El concepto artístico y procesional de la Semana Santa plasmado en las calles de nuestros pueblos andaluces, se sustenta en el lenguaje barroco practicado en las artes durante el siglo XVII, y principios del XVIII. De marcada inspiración naturalista, en la creación escultórica española de este período se halló un importante cauce de expresión entre el artista y el espectador, pocas veces igualado en la historia del arte. La imaginería constituye, sin lugar a dudas, uno de los capítulos más originales y vigorosos en la interpretación realista. Centrada la atención de manera preferente en las manifestaciones del alma piadosa, y animados sus creadores por el mismo deseo de exteriorizar y captar unas preocupaciones espirituales comunes, la escultura religiosa deshecha el mármol, la piedra o el bronce, por entenderlos como materiales fríos, procedentes del mundo inorgánico. Para modelar la carne, y que en ella se plasmaran todas las pasiones del espíritu, era necesario una materia que fuera idónea por su blandura y calidez. Así, los olorosos sándalos y los simbólicos cedros se vieron convertidos en Cristos y Dolorosas. La gubia hundió los troncos leñosos, como si advirtiera que sus fibras eran semejantes a las de la carne, y la inspiración de los maestros de la estatuaría pudieron grabar en ellas los rasgos patéticos del dolor humano.
Esa madera tallada recibe, como bautismo realista, el encarnado. El prodigo técnico del artista y el Amor de unos fieles, impregnado durante siglos en esa madera, ha llegado a ser en muchos casos tan maravilloso que , aún en nuestros días, permanece oculto el secreto de esa carne de dolor en que cupieron todas las gamas: lo mórbido, lo cárdeno, lo pálido, …
Este realismo impuso una mayor exigencia. Se rebelaba contra las siluetas inmóviles de las imágenes, por airosos que fueran los pliegues de sus estofados ropajes. Se requería que estos fueran reales, que el aire los moviera, que la luz arrancara reflejos a sus bordados de oro; que en el misterio de la noche, al fulgor pálido de los cirios, las vestes compusieran colores vivos. Y así, junto a la imaginería, nació otro arte: el del bordado; de gran riqueza, de magnificencia deslumbradora...; porque el pueblo andaluz quería ver sus imágenes con ropajes de terciopelo, sedas y oro.

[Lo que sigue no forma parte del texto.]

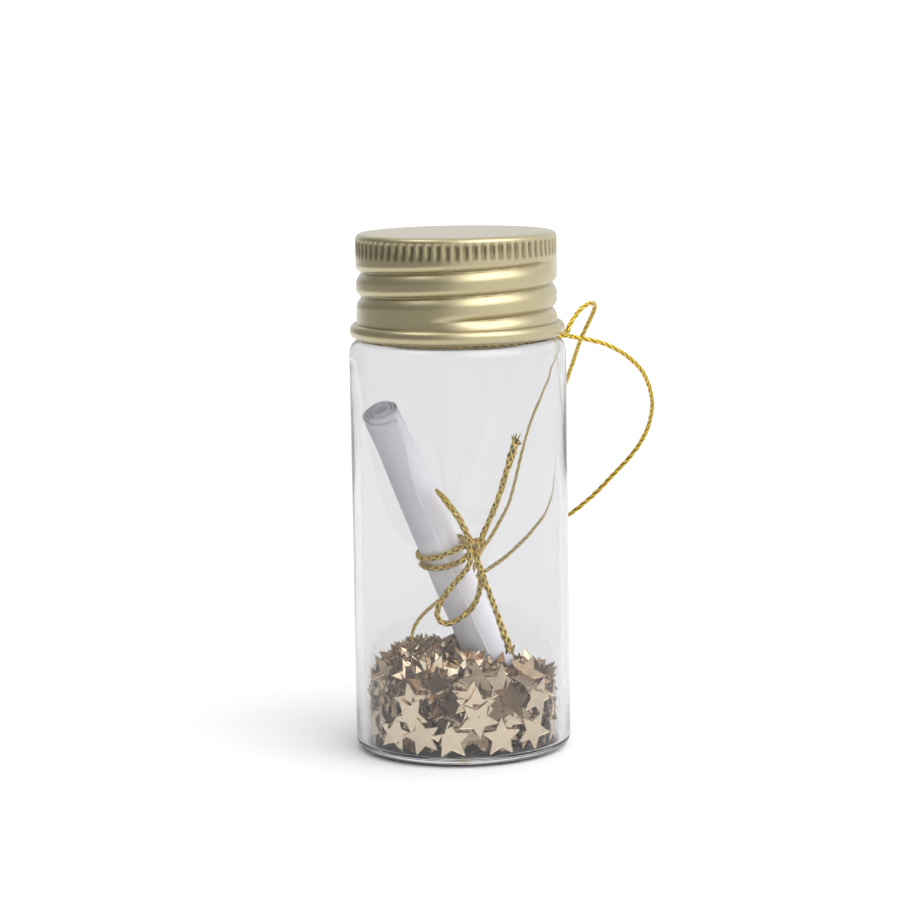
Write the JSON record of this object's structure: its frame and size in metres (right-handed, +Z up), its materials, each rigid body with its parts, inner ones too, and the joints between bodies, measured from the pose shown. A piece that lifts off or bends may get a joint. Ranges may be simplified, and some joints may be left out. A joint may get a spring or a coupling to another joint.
{
  "type": "bottle ornament",
  "caption": "Small screw-capped glass vial that holds a cord-tied paper scroll in loose star sequins, with a braided cord loop round its neck to hang it by.",
  "frame": {"origin": "centre of the vial's base, on the surface it stands on", "axes": "+Z up the vial's axis towards the cap, -Y to the front, +X to the right seen from the front, the side where the hanging cord leaves the neck"},
  "size_m": [0.043, 0.0578, 0.072],
  "materials": {
    "clear_glass": "clear polished glass",
    "gold_cap_lacquer": "rolled aluminium with a satin champagne-gold lacquer",
    "foam_liner": "soft foamed polyethylene sheet",
    "pale_paper": "plain pale lilac-grey paper",
    "gold_braid": "thin metallic gold braid",
    "tie_braid": "thicker metallic gold braid",
    "gold_sequin": "mirror-gold plastic sequin",
    "buried_sequin": "mirror-gold plastic sequins in the dark of the heap"
  },
  "bodies": {
    "vial": {"glass_vial": "clear_glass", "hanger_loop": "gold_braid", "hanger_neck_loop": "gold_braid", "paper_scroll": "pale_paper", "star_01": "gold_sequin", "star_02": "gold_sequin", "star_03": "gold_sequin", "star_04": "gold_sequin", "star_05": "gold_sequin", "star_06": "gold_sequin", "star_07": "gold_sequin", "star_08": "gold_sequin", "star_09": "gold_sequin", "star_10": "gold_sequin", "star_11": "gold_sequin", "star_12": "gold_sequin", "star_13": "gold_sequin", "star_14": "gold_sequin", "star_15": "gold_sequin", "star_16": "gold_sequin", "star_17": "gold_sequin", "star_18": "gold_sequin", "star_19": "gold_sequin", "star_20": "gold_sequin", "star_21": "gold_sequin", "star_22": "gold_sequin", "star_23": "gold_sequin", "star_24": "gold_sequin", "star_25": "gold_sequin", "star_26": "gold_sequin", "star_27": "gold_sequin", "star_28": "gold_sequin", "star_29": "gold_sequin", "star_30": "gold_sequin", "star_31": "gold_sequin", "star_32": "gold_sequin", "star_33": "gold_sequin", "star_34": "gold_sequin", "star_35": "gold_sequin", "star_36": "gold_sequin", "star_37": "gold_sequin", "star_38": "gold_sequin", "star_heap": "buried_sequin", "tie_bow_high_loop": "tie_braid", "tie_bow_low_loop": "tie_braid", "tie_knot": "tie_braid", "tie_tail_high": "tie_braid", "tie_tail_low": "tie_braid", "tie_winding": "tie_braid"},
    "liner": {"cap_liner": "foam_liner"},
    "cap": {"screw_cap": "gold_cap_lacquer"}
  },
  "joints": [
    {"name": "cap_rise", "type": "slide", "parent": "vial", "child": "liner", "axis": [0, 0, 1], "range_m": [0, 0.0141]},
    {"name": "cap_turn", "type": "hinge", "parent": "liner", "child": "cap", "pos_m": [0, 0, 0.065], "axis": [0, 0, 1], "range_deg": [0, 1530]}
  ],
  "couplings": [
    {"joint": "cap_rise", "follows": "cap_turn", "m_per_rad": 0.00052521}
  ]
}
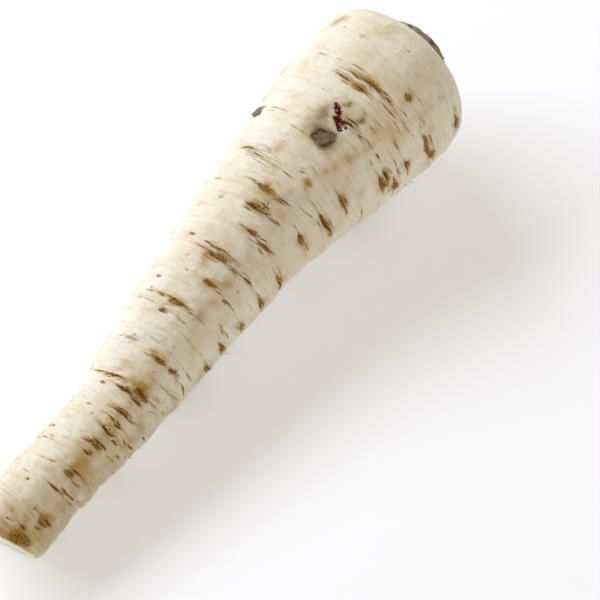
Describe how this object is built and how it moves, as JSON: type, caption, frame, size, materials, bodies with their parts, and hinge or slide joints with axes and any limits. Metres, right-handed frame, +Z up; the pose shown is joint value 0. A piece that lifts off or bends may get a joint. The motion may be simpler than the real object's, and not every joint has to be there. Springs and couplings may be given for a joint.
{
  "type": "parsley root",
  "caption": "Tapered pale root vegetable with a broad rounded shoulder, a slanted trimmed tip and a short dry crown of leaf-stalk bases, lying on its side.",
  "frame": {"origin": "middle of the lying root's base: the centre of its bounding box, on the surface that it rests on", "axes": "+X along the root from the trimmed tip to the crown, +Z up from the surface that it rests on"},
  "size_m": [0.1929, 0.0506, 0.0495],
  "materials": {
    "root_skin": "fresh cream-white root skin, satin and slightly waxy, with brown scars and wrinkles",
    "dry_stalk": "dry, fibrous, grey-brown leaf-stalk bases, matte"
  },
  "bodies": {
    "root": {"root": "root_skin", "leaf_stalk_crown": "dry_stalk"}
  },
  "joints": []
}
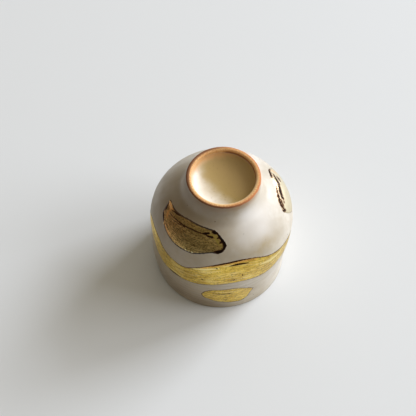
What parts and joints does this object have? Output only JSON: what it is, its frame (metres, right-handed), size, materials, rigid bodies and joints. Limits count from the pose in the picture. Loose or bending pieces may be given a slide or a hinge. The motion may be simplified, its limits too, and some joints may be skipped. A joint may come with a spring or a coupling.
{
  "type": "gongfu teacup",
  "caption": "Small round tea bowl turned upside down on its lip, with a domed shoulder, a turned foot ring, a satin off-white glaze and brushed gold strokes.",
  "frame": {"origin": "middle of the lip's plane, which is the underside of the cup as it rests upside down", "axes": "+Z along the cup's axis, up through the foot ring; -Y is the side with the two large gold strokes that faces the camera in the picture; +X is to the camera's right"},
  "size_m": [0.06, 0.06, 0.0585],
  "materials": {
    "glaze": "satin off-white glaze over sandy clay, bare on the foot ring, with gold lustre strokes"
  },
  "bodies": {
    "root": {"teacup": "glaze"}
  },
  "joints": []
}
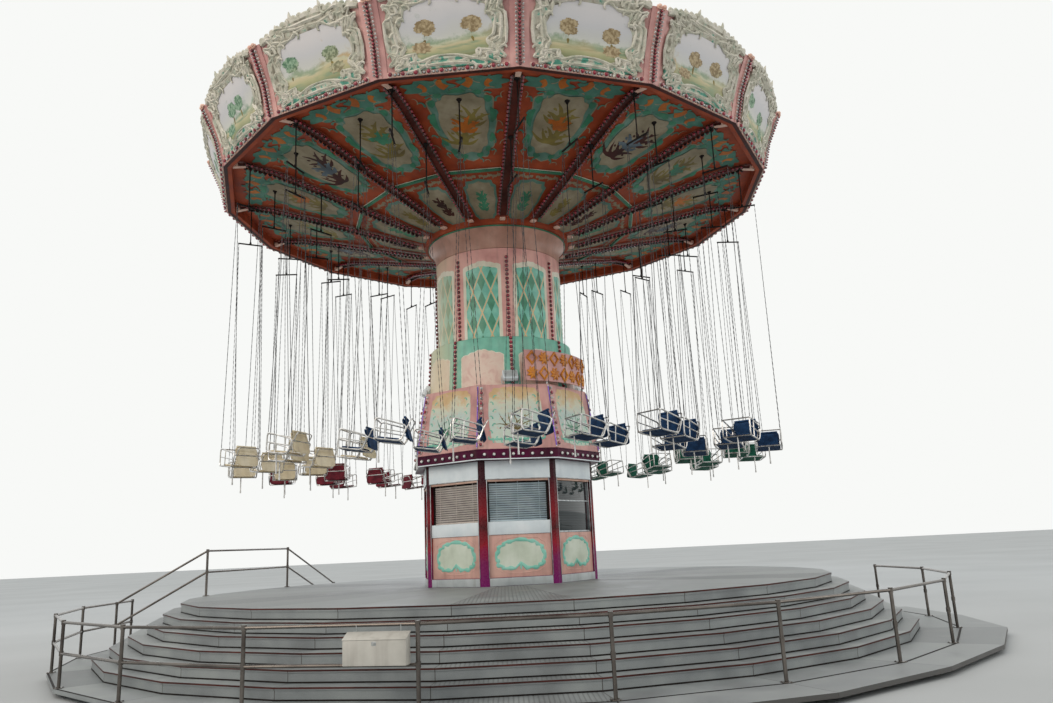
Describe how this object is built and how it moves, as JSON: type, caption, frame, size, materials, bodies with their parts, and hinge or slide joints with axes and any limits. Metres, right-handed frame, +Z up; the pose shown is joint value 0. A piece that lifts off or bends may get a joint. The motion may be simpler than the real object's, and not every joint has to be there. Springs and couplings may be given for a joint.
{
  "type": "chair swing ride",
  "caption": "Fairground chair swing ride: round stepped platform with railings, ticket booth, turning drum, lifting column and a sixteen-sided crown with hanging chairs.",
  "frame": {"origin": "on the ground at the ride's axis", "axes": "+Z up along the axis of turning, -Y towards the booth's front window"},
  "size_m": [18.02, 18.28, 12.31],
  "materials": {
    "steel": "galvanised, satin",
    "plate": "light grey floor plate, matt",
    "rose": "dusty pink paint, satin",
    "wine": "deep magenta paint, glossy",
    "cream": "cream paint, satin",
    "mint": "mint paint, satin",
    "dark": "dark paint, matt",
    "amber": "orange-yellow paint, satin"
  },
  "bodies": {
    "base": {"ground_frame": "dark", "lower_deck": "plate", "apron": "plate", "step_1": "plate", "step_2": "plate", "step_3": "plate", "step_4": "plate", "step_5": "plate", "platform_deck": "plate", "railing_left": "steel", "railing_front_left": "steel", "railing_front_right": "steel", "railing_right": "steel", "railing_exit": "steel", "rail_box": "cream", "booth_frame": "wine", "booth_walls": "rose", "booth_blinds": "plate", "booth_door": "rose", "booth_ceiling": "plate", "cornice": "wine", "skirt": "rose", "sign_board": "amber", "mast": "steel"},
    "drum": {"drum": "mint"},
    "column": {"column": "rose"},
    "crown": {"hub_flare": "rose", "hub_post": "steel", "ceiling": "cream", "rim_beam": "dark", "fascia": "rose", "roof": "cream", "roof_cap": "rose", "swing_arm_01": "rose", "swing_arm_02": "rose", "swing_arm_03": "rose", "swing_arm_04": "rose", "swing_arm_05": "rose", "swing_arm_06": "rose", "swing_arm_07": "rose", "swing_arm_08": "rose", "swing_arm_09": "rose", "swing_arm_10": "rose", "swing_arm_11": "rose", "swing_arm_12": "rose", "swing_arm_13": "rose", "swing_arm_14": "rose", "swing_arm_15": "rose", "swing_arm_16": "rose"}
  },
  "joints": [
    {"name": "drum_turn", "type": "hinge", "parent": "base", "child": "drum", "pos_m": [0, 0, 0], "axis": [0, 0, 1], "continuous": true},
    {"name": "column_lift", "type": "slide", "parent": "drum", "child": "column", "axis": [0, 0, 1], "range_m": [-1.9, 0]},
    {"name": "crown_turn", "type": "hinge", "parent": "column", "child": "crown", "pos_m": [0, 0, 0], "axis": [0, 0, 1], "continuous": true}
  ]
}
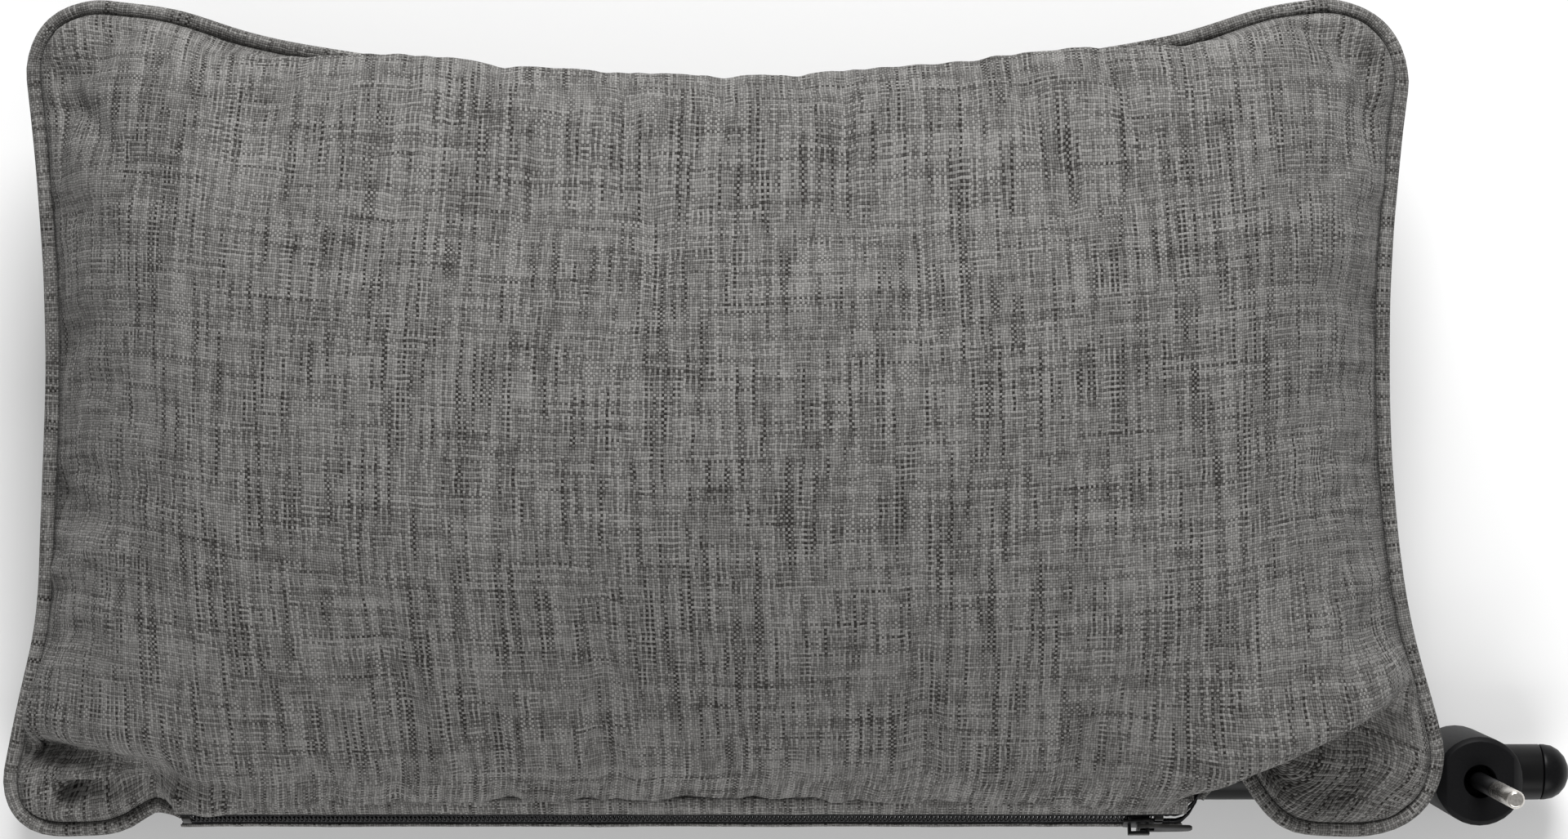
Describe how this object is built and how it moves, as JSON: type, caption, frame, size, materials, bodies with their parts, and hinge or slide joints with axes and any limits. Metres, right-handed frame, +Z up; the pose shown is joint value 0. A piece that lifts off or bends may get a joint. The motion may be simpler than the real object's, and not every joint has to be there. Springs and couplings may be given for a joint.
{
  "type": "camp head pillow",
  "caption": "Piped, zipped rectangular head pillow lying on its back on a round mounting bar, with a turning block and push-in pin near each end of the bar.",
  "frame": {"origin": "middle of the flat patch of the back that the pillow rests on, under the middle of the cover", "axes": "+X along the bar towards the end with the upright pin, +Y towards the pillow's top edge, +Z up out of its front"},
  "size_m": [0.4482, 0.233, 0.1052],
  "materials": {
    "cover_cloth": "matte",
    "casing_cloth": "matte",
    "fibre_filling": "matte",
    "zip_tape": "matte",
    "zip_coil": "satin",
    "zip_metal": "satin",
    "webbing": "matte",
    "bar_paint": "satin",
    "black_nylon": "satin",
    "pin_steel": "polished"
  },
  "bodies": {
    "cushion": {"front_panel": "cover_cloth", "back_panel": "cover_cloth", "piping_cover": "cover_cloth", "piping_cord": "casing_cloth", "inner_casing_front": "casing_cloth", "inner_casing_back": "casing_cloth", "filling": "fibre_filling", "zip_tape_front": "zip_tape", "zip_tape_back": "zip_tape", "zip_coil_front": "zip_coil", "zip_coil_back": "zip_coil", "zip_end_stop": "zip_metal", "zip_top_stop_front": "zip_metal", "zip_top_stop_back": "zip_metal", "bar_loop_right": "webbing", "bar_loop_left": "webbing"},
    "bar": {"bar_tube": "bar_paint", "end_cap_right": "black_nylon", "end_cap_left": "black_nylon"},
    "right_block": {"boss_right": "black_nylon", "pin_right": "pin_steel", "pin_sleeve_right": "black_nylon"},
    "left_block": {"boss_left": "black_nylon", "pin_left": "pin_steel", "pin_sleeve_left": "black_nylon"},
    "slider": {"zip_slider": "zip_metal"},
    "pull": {"zip_pull": "zip_metal"}
  },
  "joints": [
    {"name": "bar_slide", "type": "slide", "parent": "cushion", "child": "bar", "axis": [1, 0, 0], "range_m": [-0.008, 0.008]},
    {"name": "right_block_turn", "type": "hinge", "parent": "bar", "child": "right_block", "pos_m": [0.213, -0.1015, 0.0125], "axis": [1, 0, 0], "continuous": true},
    {"name": "left_block_turn", "type": "hinge", "parent": "bar", "child": "left_block", "pos_m": [-0.182, -0.1015, 0.0125], "axis": [1, 0, 0], "range_deg": [-180, 0]},
    {"name": "zip_slide", "type": "slide", "parent": "cushion", "child": "slider", "axis": [-1, 0, 0], "range_m": [0, 0.258]},
    {"name": "pull_turn", "type": "hinge", "parent": "slider", "child": "pull", "pos_m": [0.1162, -0.11357, 0.0492], "axis": [0, -0.3746, -0.9272], "range_deg": [0, 175]}
  ]
}
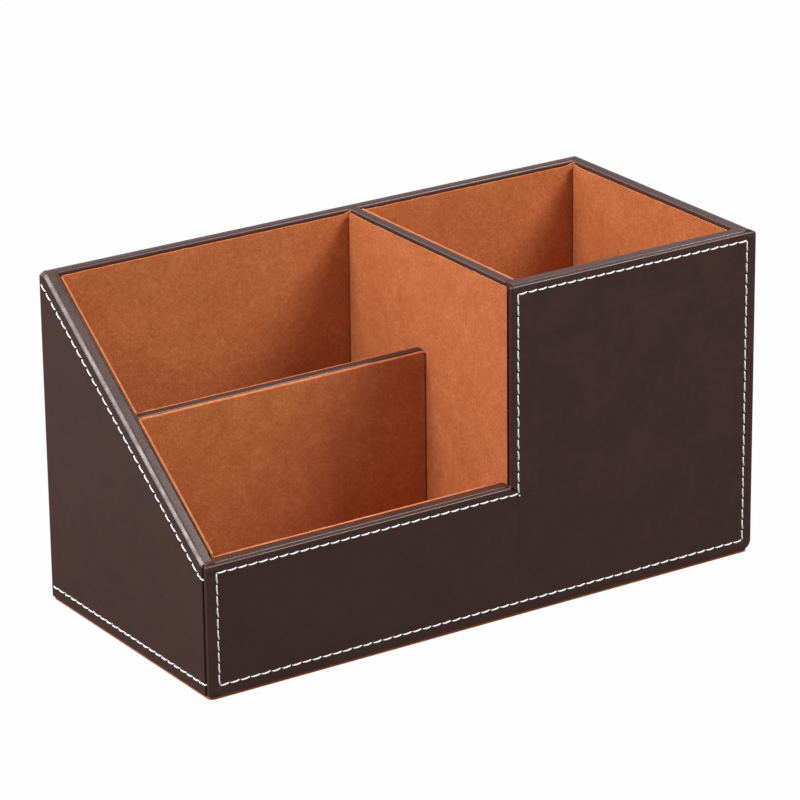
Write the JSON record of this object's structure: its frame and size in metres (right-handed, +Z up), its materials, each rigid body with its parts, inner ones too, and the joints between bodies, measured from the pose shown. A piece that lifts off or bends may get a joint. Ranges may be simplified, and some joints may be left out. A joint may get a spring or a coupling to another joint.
{
  "type": "desk organizer",
  "caption": "Open-top desk organizer in stitched leather over board, with suede-lined compartments, a stepped front and one side that slopes down to it.",
  "frame": {"origin": "middle of the underside of the base pad, on the surface that the organizer stands on", "axes": "+X to the right seen from the front, +Y to the back, +Z up"},
  "size_m": [0.2006, 0.0956, 0.107],
  "materials": {
    "leather_brown": "smooth dark brown leather with a faint grain and a soft sheen",
    "suede_tan": "matte tan suede with soft mottling",
    "board": "plain compressed fibre board",
    "card": "plain stiff card",
    "thread_cream": "waxed off-white sewing thread"
  },
  "bodies": {
    "root": {"base_pad": "suede_tan", "bottom_board": "board", "back_board": "board", "left_side_board": "board", "right_side_board": "board", "front_board": "board", "main_divider_board": "board", "cross_divider_board": "board", "side_band": "leather_brown", "front_rim_wrap": "leather_brown", "panel_card": "card", "panel_leather": "leather_brown", "main_divider_wrap": "leather_brown", "cross_divider_wrap": "leather_brown", "back_lining_left": "suede_tan", "back_lining_right": "suede_tan", "left_lining_rear": "suede_tan", "left_lining_front": "suede_tan", "front_lining_left": "suede_tan", "front_lining_right": "suede_tan", "right_lining": "suede_tan", "divider_lining_left": "suede_tan", "divider_lining_right": "suede_tan", "cross_lining_front": "suede_tan", "cross_lining_rear": "suede_tan", "floor_lining_rear": "suede_tan", "floor_lining_front": "suede_tan", "floor_lining_right": "suede_tan", "panel_stitching": "thread_cream", "rim_stitching": "thread_cream", "base_stitching": "thread_cream"}
  },
  "joints": []
}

Y desde Andalucía se presta a este arte toda su creadora fantasía. En muchos hogares de estos pueblos blancos, hombres y mujeres, hermanos de las cofradías, inclinados ante un bastidor, tejen pacientemente con hojilla, con canutillo, con lentejuelas de oro, primorosos roleos vegetales y motivos simbólicos o arquitectónicos que se terminan engarzando y dando solidez al majestuoso diseño artístico que sobre terciopelo se está trabajando en los talleres.
El arte del bordado es una modalidad simbólica del criterio estético con el que en Andalucía, muchos hombres y mujeres aprenden por naturaleza a percibir la belleza de un patio bien arreglado o la galanura de una azotea o la elegancia de un jardín o el buen tono de una casa o la prestancia de una calle escondida. Hombres y mujeres que entendemos la Semana Santa también desde la magia palpable de nuestra tierra y la percibimos nueva cada año para gozo del espíritu y satisfacción del sentimiento.